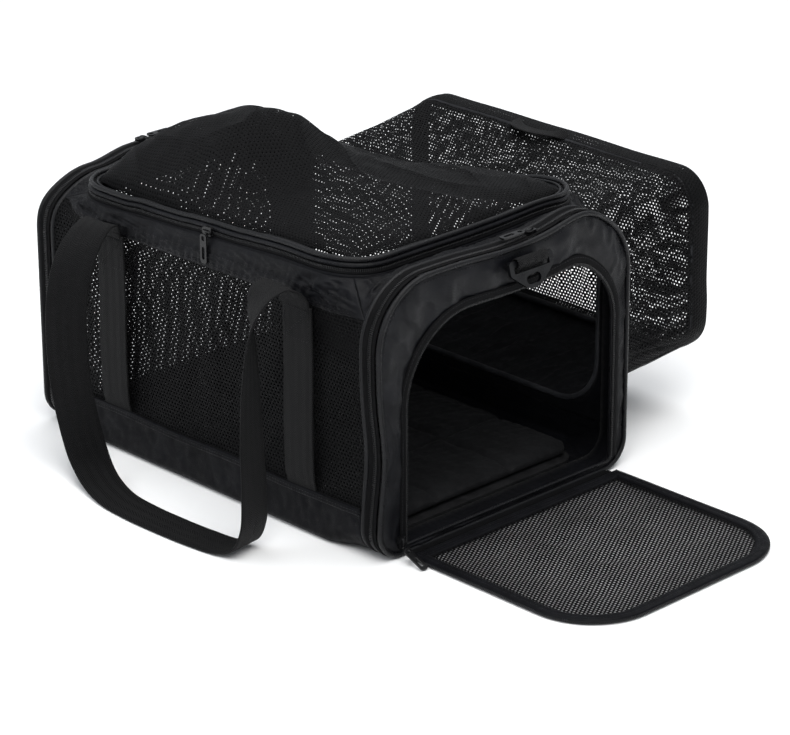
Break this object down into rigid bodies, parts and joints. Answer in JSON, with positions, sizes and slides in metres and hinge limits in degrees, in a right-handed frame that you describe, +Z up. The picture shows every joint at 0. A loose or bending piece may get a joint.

...

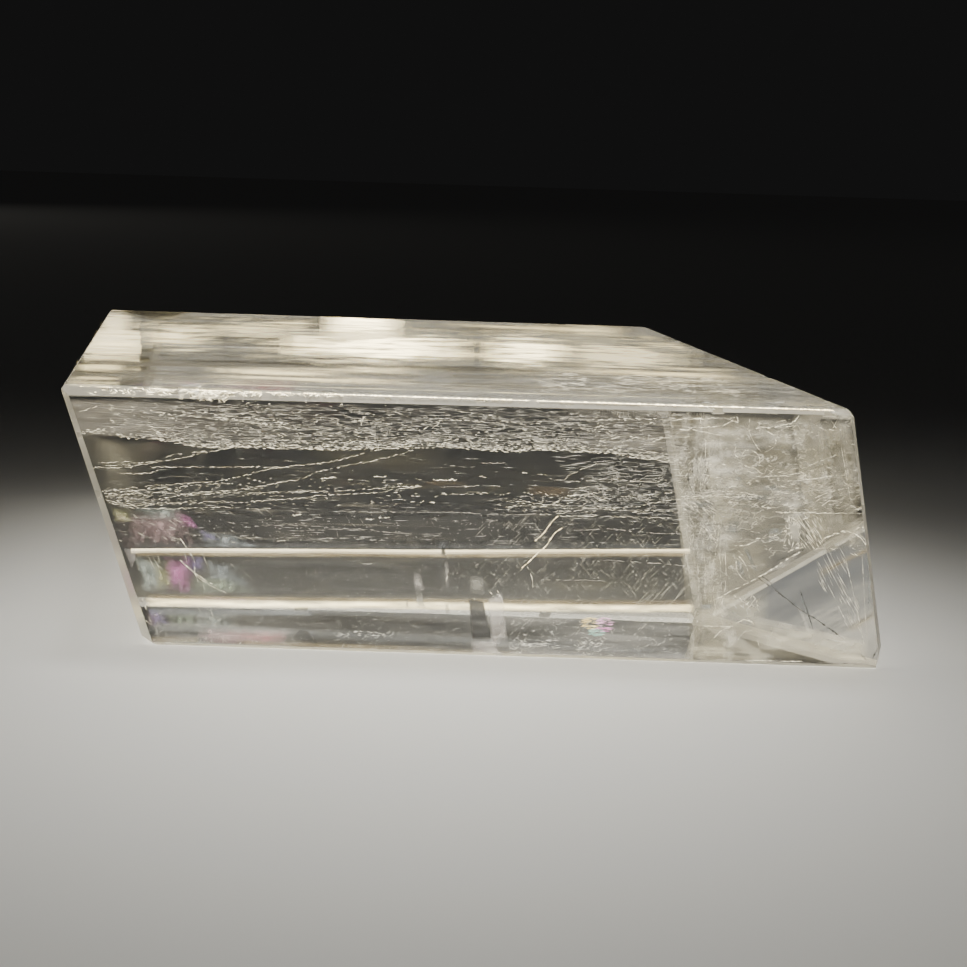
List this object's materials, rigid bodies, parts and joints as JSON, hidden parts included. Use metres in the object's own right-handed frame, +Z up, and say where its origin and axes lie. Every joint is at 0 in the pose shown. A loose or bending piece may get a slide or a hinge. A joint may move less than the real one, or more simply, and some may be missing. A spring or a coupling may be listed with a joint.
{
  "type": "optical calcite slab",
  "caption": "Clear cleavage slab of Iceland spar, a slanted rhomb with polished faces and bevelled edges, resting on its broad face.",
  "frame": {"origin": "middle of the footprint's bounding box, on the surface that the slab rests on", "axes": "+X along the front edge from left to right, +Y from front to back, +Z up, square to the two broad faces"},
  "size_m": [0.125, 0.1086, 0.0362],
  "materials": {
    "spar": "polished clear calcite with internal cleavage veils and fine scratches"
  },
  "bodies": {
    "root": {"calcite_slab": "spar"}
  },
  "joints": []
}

_EXERCISE DETAILS_
Gather from the records above every line containing the string "axes".

_WRITTEN ANSWER_
List this object's materials, rigid bodies, parts and joints as JSON, hidden parts included. Use metres in the object's own right-handed frame, +Z up, and say where its origin and axes lie. Every joint is at 0 in the pose shown. A loose or bending piece may get a slide or a hinge. A joint may move less than the real one, or more simply, and some may be missing. A spring or a coupling may be listed with a joint.
  "frame": {"origin": "middle of the footprint's bounding box, on the surface that the slab rests on", "axes": "+X along the front edge from left to right, +Y from front to back, +Z up, square to the two broad faces"},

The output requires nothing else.